Finally, a fabulicious alternative to potatoes and rice! Quinoa (KEE-no-ah) is an ancient Incan superfood, 100% gluten-free, loaded with iron and B-vitamins. Even better, it’s a complete protein, a rare bonus in plants! High flavor, low-carb quinoa is healthier than traditional side dishes. Eating carbs in the evening tends to accumulate added pounds during the night. So I find it best to either skip carbs at supper, or eat this delicious quinoa melange. Inspired by Greek pilaf, it is loaded with tasty mushrooms, veggies, with high-anti-oxidant turmeric for a subtle hint of Middle Eastern flavor.

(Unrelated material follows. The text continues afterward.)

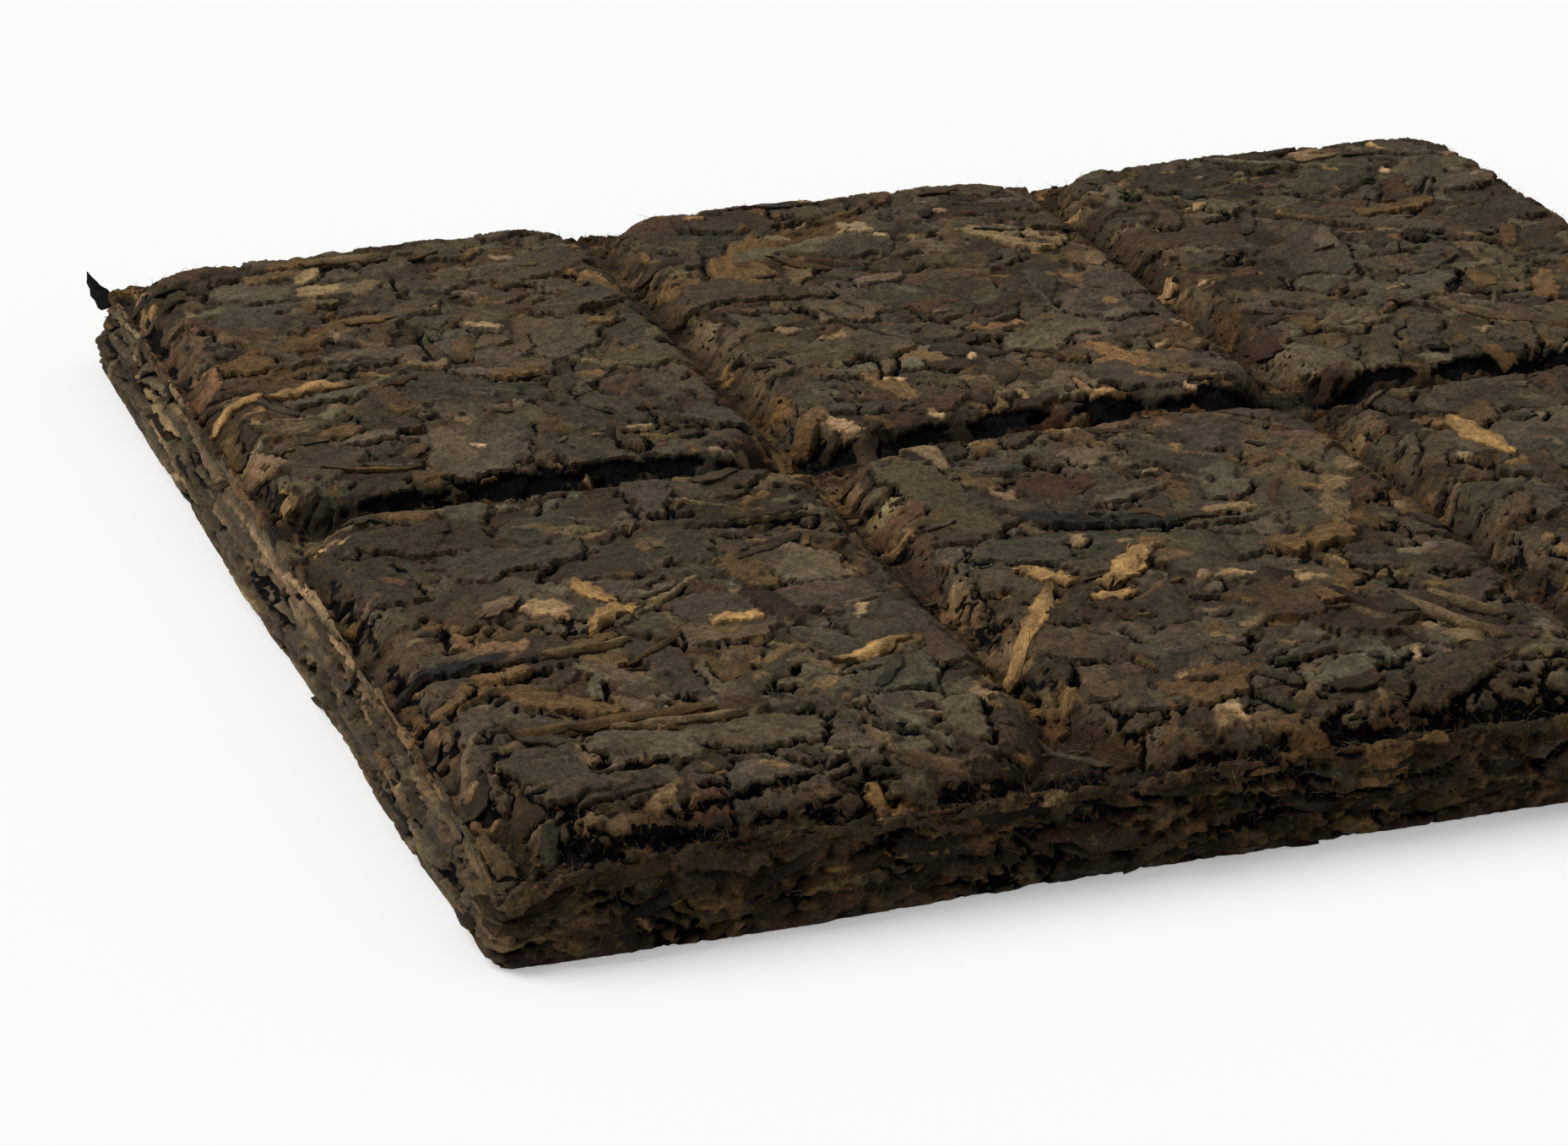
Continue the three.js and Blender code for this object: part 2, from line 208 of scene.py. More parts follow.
class Form:
    """The brick's form: where a place on a chart of its top, walls or underside lies."""

    LENGTHS = (
        "rim_height", "pad_height", "floor", "shoulder", "pad_corner", "corner", "round",
        "top_swell", "wall_swell", "worn_reach", "worn_drop",
    )

    def __init__(self, sizes):
        for name in self.LENGTHS:
            setattr(self, name, getattr(sizes, name) / MM)
        self.columns, self.rows = sizes.columns, sizes.rows
        self.shoulder_power, self.front_slope = sizes.shoulder_power, sizes.front_slope
        self.half_length = (sizes.length / 2 - sizes.leaf_reach) / MM
        self.half_width = (sizes.width / 2 - sizes.leaf_reach) / MM
        margin = sizes.edge_margin / MM
        self.column_pitch = 2 * (self.half_length - margin) / self.columns
        self.row_pitch = 2 * (self.half_width - margin) / self.rows
        self.wall_top = self.rim_height - self.round
        self.straights = (2 * (self.half_length - self.corner), 2 * (self.half_width - self.corner))
        self.arc = self.corner * math.pi / 2
        self.girth = 2 * sum(self.straights) + 4 * self.arc

    @staticmethod
    def groove_distance(place, pitch, count):
        """How far a place is from the nearest groove line or outer edge in one direction."""
        cells = place / pitch + count / 2
        return np.abs(cells - np.round(np.clip(cells, 0, count))) * pitch

    def pad_share(self, x, y):
        """0 on a groove's floor and 1 on top of a pad."""
        dx = self.groove_distance(x, self.column_pitch, self.columns)
        front = y < (1 - self.rows) * self.row_pitch / 2
        dy = self.groove_distance(y, self.row_pitch, self.rows) / np.where(front, self.front_slope, 1)
        reach = self.shoulder + self.pad_corner
        cut = np.hypot(np.maximum(reach - dx, 0), np.maximum(reach - dy, 0))
        depth = np.minimum(np.minimum(dx, dy), reach - np.minimum(cut, reach))
        share = np.clip((depth - self.floor) / (self.shoulder - self.floor), 0, 1)
        return 1 - (1 - share) ** self.shoulder_power

    def top_height(self, x, y):
        share = self.pad_share(x, y)
        worn = np.hypot(x + self.half_length, y + self.half_width) / self.worn_reach
        drop = self.worn_drop * np.maximum(1 - worn, 0) ** 2
        evenness = FLOOR_SWELL_SHARE + (1 - FLOOR_SWELL_SHARE) * share
        level = self.rim_height + (self.pad_height - self.rim_height) * share
        return level + self.top_swell * swell(x, y, TOP_PHASE) * evenness - drop

    def rim_distance(self, x, y):
        """Distance out past the outline, below 0 inside it, and the way out."""
        u = np.abs(x) - (self.half_length - self.corner)
        v = np.abs(y) - (self.half_width - self.corner)
        corner = (u > 0) & (v > 0)
        reach = np.where(corner, np.hypot(u, v), 1.0)
        distance = np.where(corner, reach, np.maximum(u, v)) - self.corner
        way_x = np.where(corner, u / reach, u > v) * np.sign(x)
        way_y = np.where(corner, v / reach, v >= u) * np.sign(y)
        return distance, way_x, way_y

    def rim_place(self, s):
        """The outline's point and way out, s along it from the front left corner."""
        s = np.mod(s, self.girth)
        x, y = np.zeros_like(s), np.zeros_like(s)
        way_x, way_y = np.zeros_like(s), np.zeros_like(s)
        a, b = self.half_length - self.corner, self.half_width - self.corner
        start = 0.0
        centres = ((a, -b), (a, b), (-a, b), (-a, -b))
        for side, (cx, cy) in enumerate(centres):
            out = -math.pi / 2 + side * math.pi / 2
            along = self.straights[side % 2]
            on_side = (s >= start) & (s < start + along)
            back = along - (s[on_side] - start)
            way_x[on_side], way_y[on_side] = math.cos(out), math.sin(out)
            x[on_side] = cx + self.corner * math.cos(out) + math.sin(out) * back
            y[on_side] = cy + self.corner * math.sin(out) - math.cos(out) * back
            start += along
            on_arc = (s >= start) & (s < start + self.arc)
            turn = out + (s[on_arc] - start) / self.corner
            way_x[on_arc], way_y[on_arc] = np.cos(turn), np.sin(turn)
            x[on_arc] = cx + self.corner * np.cos(turn)
            y[on_arc] = cy + self.corner * np.sin(turn)
            start += self.arc
        return x, y, way_x, way_y

    def facing(self, s):
        """Which wall a place on the outline belongs to: 0 front, 1 right, 2 back and 3 left."""
        _, _, way_x, way_y = self.rim_place(np.array([s]))
        return int(np.argmax([-way_y[0], way_x[0], way_y[0], -way_x[0]]))

    def place(self, rim_x, rim_y, way_x, way_y, over, lift):
        """A point lift off the form, over past the rim point and down the wall."""
        r = self.round
        inner = np.minimum(over, -r)
        x, y = rim_x + way_x * inner, rim_y + way_y * inner
        height = self.top_height(x, y)
        slope_x = (self.top_height(x + SLOPE_STEP, y) - height) / SLOPE_STEP
        slope_y = (self.top_height(x, y + SLOPE_STEP) - height) / SLOPE_STEP
        turn = np.clip((over + r) / r, 0, math.pi / 2)
        fall = np.maximum(over + r - r * math.pi / 2, 0) * (height - r) / self.wall_top
        z = height - r + r * np.cos(turn) - fall
        z = np.where(z < FOOT, FOOT * np.exp((z - FOOT) / FOOT), z)
        inset = np.interp(z, WALL_HEIGHTS, WALL_INSETS)
        waviness = swell(rim_x, rim_y, WALL_PHASE + WALL_PHASE_RISE * z)
        inset = inset + self.wall_swell * (1 + waviness) / 2
        out = inner + r * np.sin(turn) - inset * turn / (math.pi / 2)
        up = np.stack([-slope_x, -slope_y, np.ones_like(z)], -1)
        up /= np.linalg.norm(up, axis=-1, keepdims=True)
        level = np.stack([way_x, way_y, np.zeros_like(z)], -1)
        normal = np.cos(turn)[..., None] * up + np.sin(turn)[..., None] * level
        normal /= np.linalg.norm(normal, axis=-1, keepdims=True)
        point = np.stack([rim_x + way_x * out, rim_y + way_y * out, z], -1)
        point = point + normal * lift[..., None]
        point[..., 2] = np.maximum(point[..., 2], LOWEST)
        return point

    def on_top(self, x, y, lift):
        distance, way_x, way_y = self.rim_distance(x, y)
        return self.place(x - way_x * distance, y - way_y * distance, way_x, way_y, distance, lift)

    def on_wall(self, s, t, lift):
        """s along the outline and t up the wall from the bench, and over onto the top."""
        over = self.round * (math.pi / 2 - 1) + self.wall_top - t
        return self.place(*self.rim_place(s), over, lift)

    def on_underside(self, x, y, lift):
        distance, way_x, way_y = self.rim_distance(x, y)
        pull = np.maximum(distance + UNDERSIDE_INSET, 0)
        z = np.maximum(UNDERSIDE_LEVEL - lift, 0)
        return np.stack([x - way_x * pull, y - way_y * pull, z], -1)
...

Quinoa is actually not a grain, but rather a seed related to beets and spinach. Some Paleo enthusiasts consider it too similar to a grain, so you can decide for yourself. My rule of thumb is to soak and sprout my seeds, so they cook quicker and are easier to digest. To sprout, soak dry quinoa 8 hours or overnight in water with a few drops of lemon or vinegar. Rinse and drain well. You can also buy pre-sprouted quinoa by TruRoots in any healthy grocery. Garnish with parsley or cilantro and a bit of lemon. Serves 4.
Ingredients
- 3 tablespoons coconut oil
- 1 medium onion, sliced
- 2 cloves garlic, diced
- 1 cup mushrooms, sliced
- 3/4 cup sprouted quinoa
- 1 1/2 cups broth or filtered water
- About 1/4 teaspoon unprocessed salt, or more to taste
- Some black pepper
- 2 teaspoons ground turmeric
- handful fresh parsley or cilantro, chopped
- 1/2 cup sliced green onions or peas
- A slice of lemon to garnish, if desired
- 1/4 cup toasted pine nuts and/or almonds (optional)
Instructions
- In a medium skillet over medium heat, melt the oil. Sauté the onion and garlic till they begin to soften. Add mushrooms and sauté 3-4 minutes. Stir in the quinoa, water, salt, pepper, and turmeric. Bring to a boil, and turn down the heat to barely simmer for 25 minutes. Keep and eye on it, and if it gets dry, add more water so it doesn't stick to the pan.
- When the quinoa is almost completely soften, stir in chopped parsley or cilantro, green onions or peas. Garnish with optional pine nuts or almonds. Serve with lemon slices, if you wish.